Consider revisiting your numbers:

  • At least once a year
  • After major changes (tax reassessment, new insurance policy, significant rent increase or decrease)

Compare:

  • Projected costs vs. actuals
  • Projected rent vs. actual collected rent

This helps you understand whether your original assumptions were too aggressive or too conservative and refine future projections.

Use Your Budget to Guide Decisions

Your budget can inform choices such as:

  • Whether to invest in an upgrade (e.g., new flooring) that might justify higher rent
  • Whether to pursue a rent increase at renewal
  • Whether to refinance if interest rates and loan terms shift

By grounding decisions in updated numbers, you reduce guesswork.

Quick Checklist: Building a Solid Rental Budget ✅

Use this as a simple reference when evaluating or managing a single-family rental:

  • 🏠 Acquisition

    • Down payment
    • Closing costs
    • Inspections and appraisal
    • Initial repairs and upgrades
  • 💸 Financing

    • Principal and interest
    • Escrowed taxes and insurance (if applicable)
  • 📈 Income

    • Realistic market rent (slightly conservative)
    • Any sustainable additional income (fees, reimbursements)
  • 📉 Vacancy & Turnover

    • Vacancy allowance as a portion of rent
    • Average turnover costs spread over time
  • 🔧 Operating Expenses

    • Property taxes
    • Landlord insurance
    • Management fees (even if self-managed, consider a notional cost)
    • HOA dues, if any
    • Utilities you pay
    • Lawn care, snow removal, pest control
    • Licensing or registration fees
  • 🛠️ Repairs & CapEx

    • Monthly repair and maintenance allowance
    • Monthly CapEx reserve for big-ticket items
  • 🧰 Reserves & Safety

    • Cash reserve for the rental property
    • Stress-tested assumptions (lower rent, higher expenses)

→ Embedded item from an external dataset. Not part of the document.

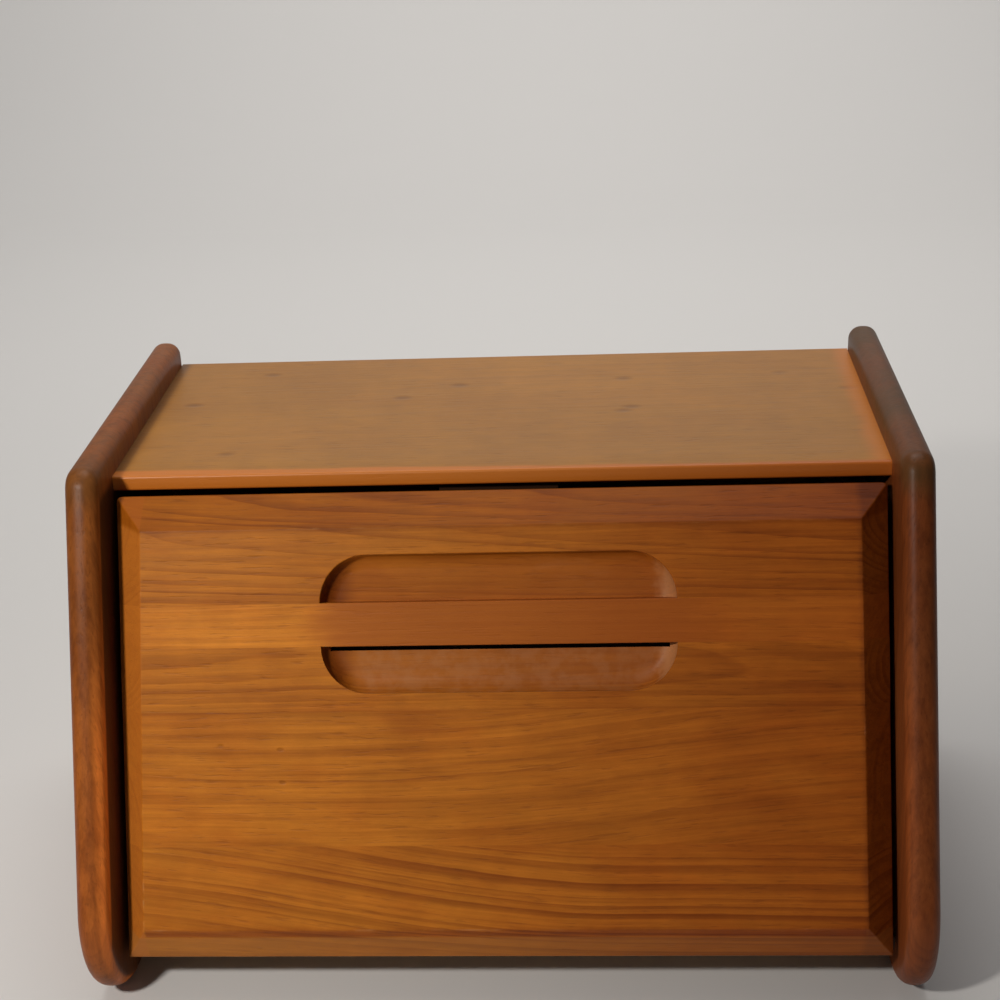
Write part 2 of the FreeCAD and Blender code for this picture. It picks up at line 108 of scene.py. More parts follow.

Keeping this checklist handy can help you consistently evaluate new opportunities and track existing properties.

When you budget carefully for a single-family rental home, you are not just filling out a spreadsheet—you’re building a clearer, calmer ownership experience. A realistic, well-structured budget gives you a more accurate picture of cash flow, highlights risks before they become crises, and supports long-term decision-making. Over time, that clarity can matter as much as the property itself.